Diagnosed with cystic fibrosis (genetic diagnosis and/or abnormal sweat test and clinical phenotype of lung disease)
Age ≥ 8 yrs and < 18 yrs
Body weight ≥20 kg
Presence of Aspergillus infection as defined for this study
Clinically stable condition without a significant change in lung function (FEV1 +/- 10%) or significant worsening of respiratory symptoms over the previous month
Able to perform lung function test (FEV1%)
Able to produce a sputum sample (spontaneous or induced sputum)
Informed Consent given
If female and of childbearing age must be using highly effective contraception (and must agree to continue for 7 days after the last dose of investigational medicinal product [IMP]

Exclusion Criteria:

Non-CF lung disorder
Age < 8 yrs or ≥ 18 yrs
Body weight < 20 kg
Not able to perform lung function test (FEV1%)
Unable to produce a sputum sample (spontaneous or induced sputum)
Clinically unstable condition with significant change in lung function or significant worsening of respiratory symptoms
Unable to tolerate oral medication
Known hypersensitivity to itraconazole or posaconazole, or it's excipients.
On active transplant list or transplant recipient
Azole resistant Aspergillus sp. cultured
Patients receiving terfenadine, ergot alkaloids, astemizole, cisapride, pimozide, halofantrine, quinidine, or HMG-CoA reductase inhibitors metabolised through CYP3A4 (eg. simvastatin, lovastatin, and atorvastatin)
Patients receiving omalizumab
Received systemic mould-active antifungals in the last month
Shortened or elongated QT interval
Cardiac failure
ALT ≥ 200 U/L
AST ≥ 225 U/L
Alkaline phosphatase ≥ 460 U/L
Bilirubin ≥ 50 umol/L
eGFR < 20 ml/min/1.73 m2 (calculated with the Schwartz formula)
Patients with known glucose-galactose malabsorption problems
Pregnancy2 or breastfeeding
Females of childbearing age who do not intend to use contraception measures.
Informed Consent not given


Cystic fibrosis (CF) is the most common inherited life-limiting disease in North European people affecting 90,000 people worldwide with about 45,000 registered in the Patient Registry of the European Cystic Fibrosis Society (ECFS). Progressive lung damage caused by recurrent infection and persistent inflammation is the major determinant of survival with a median age of death at 29 years. Approximately 60% of CF patients are infected with A. fumigatus, a ubiquitous environmental fungus,and its presence is associated with accelerated lung function decline. Half of the patients infected with Aspergillus are <18 years of age. Evidence to guide clinical management of CF-related Aspergillus disease is lacking. A recent survey showed considerable variability in clinical practice among CF consultants. Two-thirds would treat Aspergillus colonization in patients with CF and two-thirds would use an azole antifungal in addition to steroids in the first line treatment of CF-related allergic bronchopulmonary aspergillosis (ABPA). The results of this survey underscore the limited evidence available to guide management of Aspergillus infection in CF.

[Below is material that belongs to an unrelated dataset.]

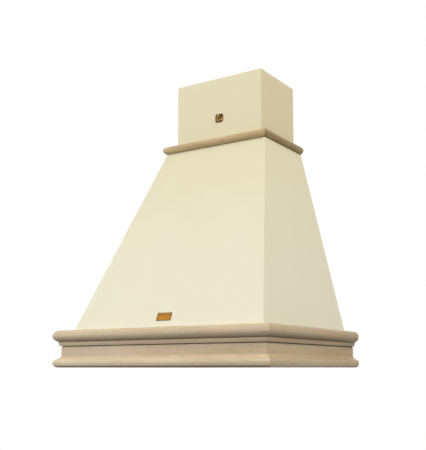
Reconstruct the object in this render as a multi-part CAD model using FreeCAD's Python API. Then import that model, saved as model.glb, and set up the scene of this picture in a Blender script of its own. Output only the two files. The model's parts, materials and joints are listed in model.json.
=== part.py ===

Posaconazole, being one of the 4 licensed triazole antifungals with good efficacy against Aspergillus species has been chosen as the study drug as it has a better tolerability compared to itraconazole, less toxicity and drug-drug interactions compared to voriconazole and can be administered once daily. Posaconazole is licensed in Europe for the prevention of invasive aspergillus in adult neutropenic patient populations and as salvage therapy for invasive aspergillosis. Several studies have reported on the safety and tolerability of the use of posaconazole in children and adolescents with either haematological malignancies, or chronic granulomatous disease, or those undergoing haematopoietic stem cell transplantation. Currently, no dosing algorithm is available to guide posaconazole dosing in children.